We were taught how to behave.

We were taught how to think.

But the middle layer — the emotional layer — was often left out.

So when uncomfortable feelings arise, people assume something is wrong.

They try to get rid of the emotion as quickly as possible.

But emotions are not mistakes.

They are signals from the nervous system.

They contain information about what matters to us, what feels safe or unsafe, and what our system may still need to process.

The difficulty is that many of us don’t know what it actually means to “feel an emotion.”

Feeling an emotion doesn’t mean analyzing it.

It doesn’t mean telling the story about it over and over.

And it doesn’t mean being consumed by it.

Feeling an emotion means allowing the physical experience of the feeling in the body to be present for a moment.

Maybe it’s tightness in the chest.

Maybe it’s heaviness in the stomach.

Maybe it’s a restless energy in the shoulders.

When we stay with that sensation with curiosity rather than resistance, something begins to shift.

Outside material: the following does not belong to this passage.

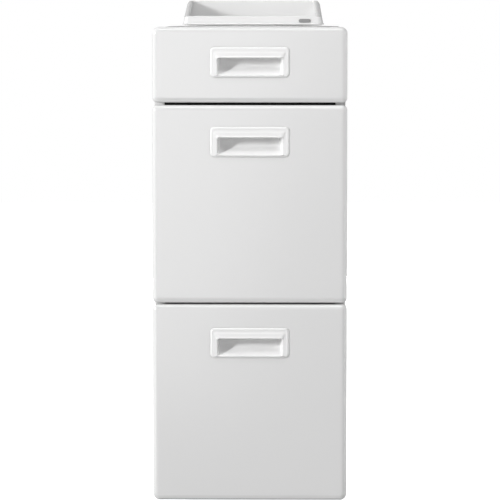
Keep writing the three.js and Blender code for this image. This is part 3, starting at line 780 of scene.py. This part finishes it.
def ball_cages(drawer, side, sign):
    """A strip with a row of balls in each of the two races between the inner and the middle member."""
    low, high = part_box(f"{drawer}_{side}_slide_inner")
    mid_low, mid_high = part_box(f"{drawer}_{side}_slide_middle")
    middle_z = (low.z + high.z) / 2
    race = ((high.z - low.z) / 2 + (mid_high.z - mid_low.z) / 2 - SLIDE_SHEET) / 2
    race_x = sign * (min(abs(mid_low.x), abs(mid_high.x)) + RACE_OFFSET)
    count = int((high.y - low.y) / 2 / BALL_PITCH)
    half_length = count * BALL_PITCH / 2
    strip = outline(CAGE["half_width"], half_length, CAGE["corner"], corner_steps=3)
    bm = bmesh.new()
    for z in (middle_z - race, middle_z + race):
        for k in range(count):
            place = (race_x, low.y + BALL_PITCH * (k + 0.5), z)
            turn(bm, ball_profile(), place, (sign, 0, 0), segments=10)
        cage = Loft(bm)
        for height in (-CAGE["thickness"] / 2, CAGE["thickness"] / 2):
            cage.ring(lying(strip, z + height, (race_x, low.y + half_length)))
            cage.fill()
    add_piece(f"{drawer}_{side}_ball_cages", bm, f"{drawer}_slide_middles", "zinc_steel", sharp=50)


def bumper(drawer, side):
    node = f"{drawer}_{side}_bumper"
    low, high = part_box(node)
    bm = bmesh.new()
    turn(bm, BUMPER, ((low.x + high.x) / 2, low.y, (low.z + high.z) / 2), BACKWARD, segments=24)
    add_piece(f"{drawer}_{side}_rubber_button", bm, body_of_drawer(drawer), "rubber", (node,))


def levelling_foot(corner):
    node = f"{corner}_levelling_foot"
    low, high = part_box(node)
    place = ((low.x + high.x) / 2, (low.y + high.y) / 2, low.z)
    body = f"{corner}_foot"
    bm = bmesh.new()
    turn(bm, FOOT_PAD, place, UP, segments=36)
    add_piece(f"{corner}_foot_pad", bm, body, "foot_plastic", (node,))
    bm = bmesh.new()
    turn(bm, HEX_NUT, place, UP, segments=6)
    turn(bm, stud_profile((high.z - low.z) / MM), place, UP)
    add_piece(f"{corner}_foot_stud", bm, body, "zinc_steel", sharp=30)


# ---------- things kept in the drawers ----------
def carve(piece, cutter):
    """Cuts a closed bmesh out of a piece and keeps the result as its mesh."""
    mesh = bpy.data.meshes.new("cutter")
    bmesh.ops.recalc_face_normals(cutter, faces=cutter.faces)
    cutter.to_mesh(mesh)
    cutter.free()
    tool = put("cutter", mesh)
    cut = piece.modifiers.new("cut", "BOOLEAN")
    cut.object = tool
    cut.solver = "EXACT"
    piece.modifiers.move(len(piece.modifiers) - 1, 0)
    # only the cut goes into the mesh, so the even normals are off meanwhile
    weighted = piece.modifiers["even_normals"]
    weighted.show_viewport = False
    graph = bpy.context.evaluated_depsgraph_get()
    graph.update()
    piece.data = bpy.data.meshes.new_from_object(piece.evaluated_get(graph))
    weighted.show_viewport = True
    piece.modifiers.remove(cut)
    bpy.data.objects.remove(tool)
    bpy.data.meshes.remove(mesh)


BIN = {"rim": 7 * MM, "rim_roll": 2.5 * MM, "wall": 2.5 * MM, "lip_roll": 1.7 * MM, "taper": 0.1}
BIN_CORNER = 30 * MM
BIN_FOOT = 12 * MM  # the rounded lower edge
# (how far inside the outer face, how far below the top) in mm of the turned-out rim and its lip turned down
BIN_RIM = ((-0.6, 5.5), (-1.6, 4.4), (-5, 4.2), (-5.2, 9), (-7, 9))
# the plain walls' rings start this far above the foot and end this far below the top
OUTER_WALL = {"bottom": 30 * MM, "top": 9 * MM}
INNER_WALL = {"bottom": 40 * MM, "top": 20 * MM}
HAND_SLOT = {"half_width": 45 * MM, "half_height": 11 * MM, "corner": 10.9 * MM, "drop": 32 * MM}
CUT_MARGIN = 5 * MM


def lift_out_bin():
    node = "lift_out_bin"
    low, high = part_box(node)
    middle = (0.0, (low.y + high.y) / 2)
    half_w = (high.x - low.x) / 2 - BIN["rim"]
    half_d = (high.y - low.y) / 2 - BIN["rim"]
    height = high.z - low.z
    wall, rim_roll, lip_roll = BIN["wall"], BIN["rim_roll"], BIN["lip_roll"]

    def ring(inset, z):
        scale = 1 - BIN["taper"] * (1 - z / height)
        points = outline(half_w * scale - inset, half_d * scale - inset, BIN_CORNER * scale - inset)
        return lying(points, low.z + z, middle)

    loft = Loft()
    loft.ring(ring(BIN_FOOT, 0))
    loft.fill()
    loft.rings(ring(BIN_FOOT * (1 - rise), BIN_FOOT * inset) for inset, rise in list(arc(6))[1:])
    loft.rings(ring(0, z) for z in spread(BIN_FOOT + OUTER_WALL["bottom"], height - OUTER_WALL["top"], 4))
    loft.rings(ring(inset * MM, height - drop * MM) for inset, drop in BIN_RIM)
    loft.rings(ring(rim_roll * inset - BIN["rim"], height - rim_roll * (1 - rise)) for inset, rise in arc(4))
    loft.ring(ring(wall - lip_roll, height))
    for inset, rise in list(arc(3))[1:]:
        loft.ring(ring(wall - lip_roll * (1 - rise), height - lip_roll * inset))
    loft.rings(ring(wall, z) for z in spread(height - INNER_WALL["top"], BIN_FOOT + INNER_WALL["bottom"], 4))
    loft.rings(ring(wall + BIN_FOOT * inset, wall + BIN_FOOT * (1 - rise)) for inset, rise in arc(6))
    loft.fill()
    tub = add_piece("laundry_bin", loft.bm, "bottom_drawer", "pale_plastic", (node,), sharp=50)
    slot = outline(HAND_SLOT["half_width"], HAND_SLOT["half_height"], HAND_SLOT["corner"])
    cutter = Loft()
    for y in (low.y - CUT_MARGIN, high.y + CUT_MARGIN):
        cutter.ring(facing(slot, y, (0.0, high.z - HAND_SLOT["drop"])))
        cutter.fill()
    carve(tub, cutter.bm)


ORGANISER = {"wall": 2 * MM, "front_pocket": 88 * MM, "corner": 6 * MM, "base_roll": 2 * MM, "edge": 0.8 * MM}
POCKET = {"fillet": 5 * MM, "corner": 8 * MM}
POCKET_RIM = ((-0.5, 0), (-0.15, 0.3), (0, 0.9))  # (inset, depth below the top) in mm


def organiser_pocket(loft, span_x, span_y, bottom_z, top_z):
    """Adds one pocket with rounded corners and a rounded floor, and returns its rim."""
    (x0, x1), (y0, y1) = span_x, span_y
    fillet = POCKET["fillet"]

    def ring(inset, z):
        half_sizes = ((x1 - x0) / 2 - inset, (y1 - y0) / 2 - inset)
        points = outline(*half_sizes, POCKET["corner"] - inset, corner_steps=6)
        return lying(points, z, ((x0 + x1) / 2, (y0 + y1) / 2))

    loft.restart()
    loft.rings(ring(inset * MM, top_z - below * MM) for inset, below in POCKET_RIM)
    loft.rings(ring(fillet * inset, bottom_z + fillet * (1 - rise)) for inset, rise in arc(5))
    loft.fill()
    return loft.first


def organiser():
    """A tray with one pocket across the front and two behind it."""
    node = "drawer_organiser"
    low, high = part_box(node)
    wall, base_roll, edge = ORGANISER["wall"], ORGANISER["base_roll"], ORGANISER["edge"]
    half_w = (high.x - low.x) / 2
    half_d = (high.y - low.y) / 2
    height = high.z - low.z

    def outer(inset, z):
        points = outline(half_w - inset, half_d - inset, ORGANISER["corner"] - inset, corner_steps=6)
        return lying(points, low.z + z, (0.0, (low.y + high.y) / 2))

    loft = Loft()
    loft.ring(outer(base_roll, 0))
    loft.fill()
    loft.rings(outer(base_roll * (1 - rise), base_roll * inset) for inset, rise in list(arc(3))[1:])
    loft.rings(outer(edge * inset, height - edge * (1 - rise)) for inset, rise in arc(3))
    rims = [loft.last]
    split_y = low.y + wall + ORGANISER["front_pocket"]
    front = (low.y + wall, split_y)
    rear = (split_y + wall, high.y - wall)
    pockets = (
        ((low.x + wall, high.x - wall), front),
        ((low.x + wall, -wall / 2), rear),
        ((wall / 2, high.x - wall), rear),
    )
    for span_x, span_y in pockets:
        rims.append(organiser_pocket(loft, span_x, span_y, low.z + wall, high.z))
    edges = [loft.bm.edges.get((a, b)) for rim in rims for a, b in zip(rim, rim[1:] + rim[:1])]
    bmesh.ops.triangle_fill(loft.bm, use_beauty=True, edges=edges)
    add_piece("organiser_tray", loft.bm, "top_drawer", "pale_plastic", (node,), sharp=50)


# ---------- carried-over CAD nodes ----------
ARRIS = 0.4 * MM
ARRIS_ANGLE = 35  # edges sharper than this are rounded
ENAMELLED = ("left_side_panel", "right_side_panel", "back_panel", "front_top_rail", "front_bottom_rail")
# the divider rails behind the gaps between fronts are painted near-black: painted shade that makes the gaps
# look dark
PAINTED_GAP_SHADE_RAILS = ("upper_divider_rail", "lower_divider_rail")
ZINC_PLATED = ("base_pan", *(f"{corner}_upright" for corner in CORNERS))


def soften(node, look, bevel=ARRIS):
    """Gives a CAD node its material, rounded arrises and even shading."""
    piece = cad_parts[node]
    piece.data.materials.clear()
    piece.data.materials.append(LOOKS[look])
    weld = piece.modifiers.new("weld", "WELD")
    weld.merge_threshold = 0.01 * MM
    rounding = piece.modifiers.new("arris", "BEVEL")
    rounding.width = bevel
    rounding.segments = 2
    rounding.limit_method = "ANGLE"
    rounding.angle_limit = math.radians(ARRIS_ANGLE)
    for polygon in piece.data.polygons:
        polygon.use_smooth = True
    even_normals(piece)


# ---------- stage ----------
FOOT_TRAVEL = 12 * MM
FLOOR_GAP = 0.5 * MM
FLOOR_HALF = 9  # metres
WORLD_FILL = 0.02  # a faint light from all around
# how bright the white surroundings look in reflections and to the camera
PAPER = (("Is Glossy Ray", 0.35), ("Is Camera Ray", 1.0))
MIDDLE = (0, -0.35, 0.6)  # about the middle of the fronts
CAMERA_LENS = 207.2
CAMERA_PLACE = (0.074, -5.77, 0.998)  # y is from the fronts' face
CAMERA_TARGET = (0.0005, 0, 0.5177)


def floor():
    """White ground just under the feet's lowest reach, clear from below so that the feet can be seen."""
    bm = bmesh.new()
    corners = ((-1, -1), (1, -1), (1, 1), (-1, 1))
    z = -FOOT_TRAVEL - FLOOR_GAP
    bm.faces.new([bm.verts.new((sx * FLOOR_HALF, sy * FLOOR_HALF, z)) for sx, sy in corners])
    mesh = bpy.data.meshes.new("studio_floor")
    bm.to_mesh(mesh)
    bm.free()
    piece = put("studio_floor", mesh)
    look = Look("studio_floor", grey(0.85), roughness=0.9)
    feed(look.shader, {"Emission Color": WHITE, "Emission Strength": 1.0, "Specular IOR Level": 0.0})
    side = look.tree.nodes.new("ShaderNodeNewGeometry").outputs["Backfacing"]
    clear = look.tree.nodes.new("ShaderNodeBsdfTransparent").outputs["BSDF"]
    inputs = {"Fac": side, 1: look.shader.outputs["BSDF"], 2: clear}
    mix = add_node(look.tree, "ShaderNodeMixShader", inputs)
    feed(look.tree.nodes["Material Output"], {"Surface": mix.outputs["Shader"]})
    mesh.materials.append(look.material)
    piece.visible_diffuse = False
    piece.visible_glossy = False
    piece.visible_shadow = False


def aim(piece, target):
    piece.rotation_euler = (Vector(target) - piece.location).to_track_quat("-Z", "Y").to_euler()


def soft_box(name, place, target, width, height, radiance):
    """A rectangular light. Its size sets how much it lights, and radiance how bright it looks."""
    data = bpy.data.lights.new(name, "AREA")
    data.energy = radiance * math.pi * width * height
    data.shape = "RECTANGLE"
    data.size = width
    data.size_y = height
    lamp = put(name, data)
    lamp.location = place
    lamp.visible_camera = False
    aim(lamp, target)
    return lamp


def surroundings():
    """A dim white fill, with white paper all around for reflections and for the camera."""
    world = bpy.data.worlds.new("studio")
    bpy.context.scene.world = world
    world.use_nodes = True
    tree = world.node_tree
    fill = tree.nodes["Background"]
    feed(fill, {"Strength": WORLD_FILL, "Color": WHITE})
    path = tree.nodes.new("ShaderNodeLightPath")
    shader = fill.outputs["Background"]
    for ray, strength in PAPER:
        paper = add_node(tree, "ShaderNodeBackground", {"Color": WHITE, "Strength": strength})
        inputs = {"Fac": path.outputs[ray], 1: shader, 2: paper.outputs["Background"]}
        shader = add_node(tree, "ShaderNodeMixShader", inputs).outputs["Shader"]
    feed(tree.nodes["World Output"], {"Surface": shader})


def lights():
    """Each soft box is given by its name, place, target, width, height and radiance."""
    # the key is tall and narrow, so the grip lips' shadows are soft below and crisp at the side
    soft_box("key", (-7.7, -4.8, 2.8), MIDDLE, 0.5, 1.5, 245)
    # a tall panel beside the camera, whose edge shows as the soft sheen down the left of the fronts
    panel = soft_box("panel", (-1.12, -6.6, 0.85), (-1.12, 0, 0.85), 2.4, 2.7, 2.65)
    panel.rotation_euler.rotate_axis("Z", math.radians(-10))
    soft_box("overhead", (0, -1.4, 2.9), (0, -0.3, 0.9), 1.4, 1.0, 4.6)
    soft_box("right_wall", (2.6, -0.9, 0.9), (0, -0.2, 0.6), 2.6, 2.6, 2.05)
    soft_box("left_wall", (-2.6, -0.9, 0.9), (0, -0.2, 0.6), 2.6, 2.6, 1.1)
    soft_box("ceiling", (0, 0.7, 2.8), (0, 0.2, 1.0), 1.4, 1.4, 1.2)
    soft_box("bounce", (0, -2.6, -5.0), MIDDLE, 5.0, 3.0, 1.8)
    soft_box("rear", (-0.6, 4.6, -0.5), (0, 0.2, 0.5), 2.4, 2.4, 5.0)


def camera():
    face = Vector((0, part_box("middle_front_skin")[0].y, 0))
    data = bpy.data.cameras.new("camera")
    data.sensor_width = 36
    data.lens = CAMERA_LENS
    data.clip_end = 60
    eye = put("camera", data)
    eye.location = Vector(CAMERA_PLACE) + face
    aim(eye, Vector(CAMERA_TARGET) + face)
    bpy.context.scene.camera = eye


# ---------- put it together ----------
camera()
bpy.context.scene.view_settings.view_transform = "Standard"
surroundings()
lights()
floor()
for drawer in DRAWERS:
    front_skin(drawer)
    front_liner(drawer)
    finger_pull(drawer)
    soften(f"{drawer}_drawer_box", "white_enamel")
    for side, sign in SIDES:
        for member in ("outer", "middle", "inner"):
            soften(f"{drawer}_{side}_slide_{member}", "zinc_steel")
        slide_fasteners(drawer, side, sign)
        ball_cages(drawer, side, sign)
        bumper(drawer, side)
    front_pan_screws(drawer)
top_lid()
tray()
lift_out_bin()
organiser()
back_panel_screws()
for corner in CORNERS:
    levelling_foot(corner)
# the divider rails get the near-black painted shade for the gaps between the fronts
for look, nodes in (("white_enamel", ENAMELLED), ("painted_gap_shade", PAINTED_GAP_SHADE_RAILS), ("zinc_steel", ZINC_PLATED)):
    for node in nodes:
        soften(node, look)
soften("tray_badge", "badge_metal", 0.3 * MM)
soften("drawer_divider", "pale_plastic", 0.6 * MM)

The nervous system starts to process what was previously stuck.

This is why practices that involve the body — movement, breath, metaphor, play, or simply noticing sensations — can create change that thinking alone sometimes cannot.

The body processes experience differently than the mind does.

Neither one is better.

But when they work together, change happens more naturally.

Learning to feel emotions is a skill.

And like any skill, it becomes easier with practice.